As the directors described at the festival premiere, they were flies on the wall in the activists’ houses, cars, and meetings, and alongside them on long days of electioneering and voter turnout (and, quite alarmingly, intimidating suppression of minorities), an insightful and sensitive portrait emerges of absolutely committed individuals and the well-funded milieu that both isolates and sustains them. Their exclusive sources of information about politics and the progress of the campaigns are striking -- they only watch Fox News and listen to conservative talk radio (continuously). While they see themselves as grassroots activists, they are directed and supplied by national political action committees. (The housewife becomes a paid campaign worker). Through it all, the directors never lose their empathy for the Tea Partiers, allowing them every opportunity to show how they came to their narrow view of a changing world that makes them so very uncomfortable
American Revolutionary: The Evolution of Grace Lee Boggs
At the other end of the political spectrum, way at the other end, out of the spotlight of national affairs, and much, much longer in local politics, is the preeminent Chinese-American community organizer of Detroit’s black community. As she introduced the still-feisty 98-year-old at the festival premiere of her admiring portrait, director Grace Lee described meeting her oldest coincidental namesake through her light-hearted The Grace Lee Project (2005). She continued to visit in the years since, talk-talk-talking, and pushing for personal, reminisces that would illuminate a life countering the stereotype of compliant Asian women. A Depression era childhood above her father’s New York store, to Barnard at age 16, where a class in Hegel changed her outlook to achieve a PhD in 1940. By the next year, she was helping to organize an anti-discrimination march on Washington, D.C., and (somehow) became convinced “You can change the world!”

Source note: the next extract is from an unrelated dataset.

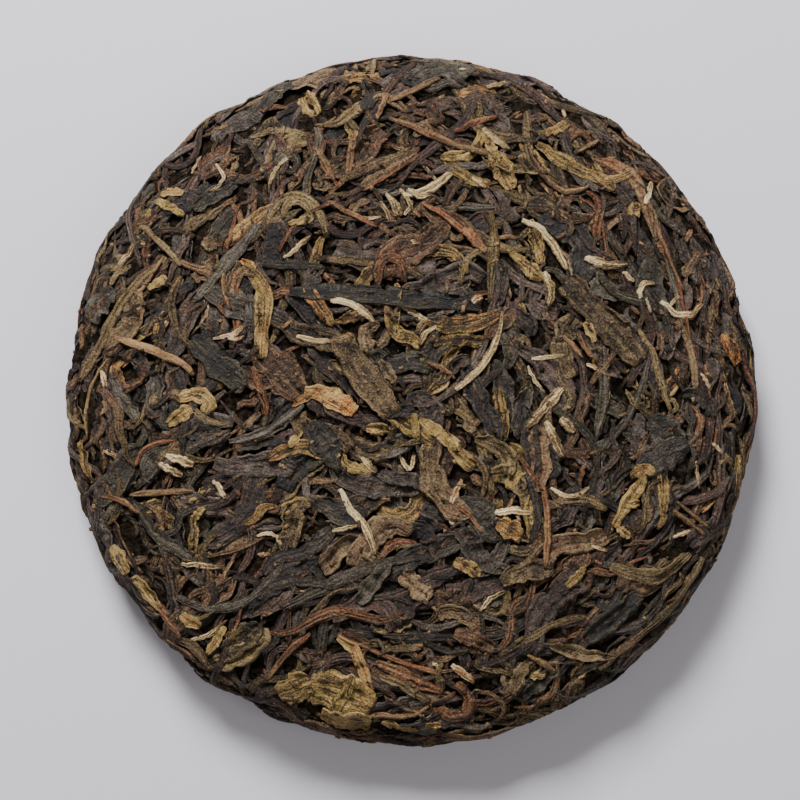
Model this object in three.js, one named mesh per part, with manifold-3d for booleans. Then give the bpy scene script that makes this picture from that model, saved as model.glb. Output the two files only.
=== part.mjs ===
// A small cake of pressed raw pu-erh tea, lying on its back with the rounded face up.
// Millimetres. +Z points out of the rounded face and +Y towards the top of that face.
// The cake is one solid: a round core with the largest rolled leaves, flat leaves and
// stems of the tea fused on all over, and the dimple of the pressing cloth in its back.

import * as THREE from 'three';
import { mergeVertices } from 'three/addons/utils/BufferGeometryUtils.js';
import Module from 'manifold-3d';

const wasm = await Module();
wasm.setup();

// Driving dimensions of the pressed cake
const CAKE_RADIUS = 52.2;
const CAKE_THICKNESS = 17;
const RIM_HEIGHT = 7.2;
const BACK_FLAT_RADIUS = 39;
const DIMPLE_RADIUS = 15.5;
const DIMPLE_DEPTH = 6.4;

// How full the curves of its outline are. The first two are shares of the rim's radius and
// the last two of the dimple's; the drop and the rounding are heights.
const FACE_FULLNESS = 0.66;
const BACK_FULLNESS = 0.93;
const DIMPLE_MOUTH = 0.8;
const DIMPLE_FLOOR = 0.62;
const SHOULDER_DROP = 2.4;
const UNDER_RIM_ROUNDING = 4.6;
const OUTLINE_POINTS = 200;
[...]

She moved to Chicago and onto leftist publications aimed at the booming factories that drew southern blacks in the Great Migration to Detroit -- including James Boggs, who became her life-long partner. (He died in 1993). While the director wheedled her permission to get her FBI file, it’s not clear how they were able to continue their political activities through the McCarthy years. (“I didn’t think of myself as un-American.”). Fellow activists, such as Fox News nemesis Bill Ayers, praise her decades of dedication to grassroots community organizing, and photographs show her with just about every civil and labor rights leader. (The Boggs don’t seem to have had a life outside The Movement).
Maybe that’s why she’s so interview-resistant, always answering a question with a question or challenging the premise of the question to forcefully insist on the rightness of her philosophical positions as self-evident. (Ironically, she reminded me of Bible classes.) The director helped the charmed audience match Boggs’ intellectual knowledge with a clever series of animated concepts “in 30 seconds”. May she live long enough to bask in the appreciation when this warm, if a bit frustrating, biography premieres on PBS’s P.O.V. series June 30, 2014.